Wenn ich Sie richtig verstehe, dann wiegt die Tatsache, dass die USA vom Sicherheitsrat nicht zum Krieg gegen den Irak autorisiert wurden, genauso schwer wie der Verstoß gegen die UN-Charta durch die Sicherheitsratsmitglieder USA und Großbritannien?

Durchaus, und zwar als Willensakt der Mehrheit, an den Grundpfeilern des internationalen Rechts festzuhalten.

Der Eindruck von Machtlosigkeit, den die UNO vermittelt, lässt sich dadurch nicht verwischen.

Im Konflikt zwischen Recht und Macht siegt kurzfristig immer die Macht. Die USA bestreiten mit einem Anteil von vier Prozent der Weltbevölkerung 40 Prozent des globalen Aufwandes für Rüstungen und Streitkräfte. Wenn sie davon Gebrauch machen wollen, kann ihnen niemand in den Arm fallen. Aber auf Dauer wird sich kein Staat mit seinen politischen Zielvorstellungen gegen ein gestärktes internationales Rechtsbewusstsein durchsetzen können, wie es sich im Abstimmungsverhalten in der UNO während der vergangen Monate niedergeschlagen hat.

Muss man nicht eher befürchten, dass sich die geltende Rechtsordnung der herrschenden Weltordnung anpasst?

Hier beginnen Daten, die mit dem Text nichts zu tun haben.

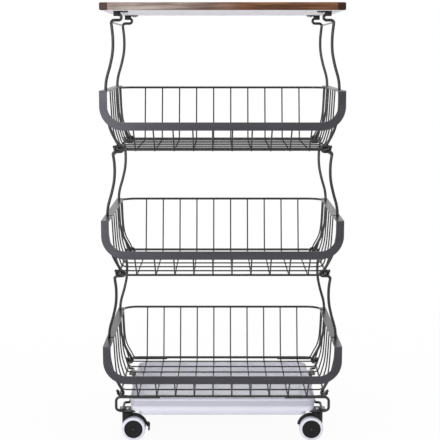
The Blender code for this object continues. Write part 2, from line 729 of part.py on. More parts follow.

Ich sehe diese Gefahr nicht. Die Bush-Administration hat Syrien und Iran gedroht. Sollte heute eine operative Umsetzung dieser Drohungen im Sicherheitsrat zur Abstimmung stehen, würde das Ergebnis nicht anders ausfallen als vor Wochen bei der von den USA gewünschten zweiten Irak-Resolution, die den Krieg legalisieren sollte. Das sehe ich nichts erodieren oder bröckeln. Im Gegenteil, die Auffassungen darüber, was rechtens ist in der internationalen Politik und was nicht, sind deutlicher und einhelliger geworden.

Das Gespräch führte Lutz Herden

* Reinhard Mutz ist Geschäftsführender Wissenschaftlicher Direktor des Instituts für Friedensforschung und Sicherheitspolitik an der Universität Hamburg (IFSH). Er gehört zu den profiliertesten Völkerrechtlern in Deutschland sowie zu den ständigen Autoren des jährlichen Friedensgutachtens, eines seit 1987 erscheinenden Jahrbuches mehrerer wissenschaftlicher Forschungsinstitute, sowie des seit 1994 allein vom IFSH erarbeiteten Jahrbuchs der OSZE.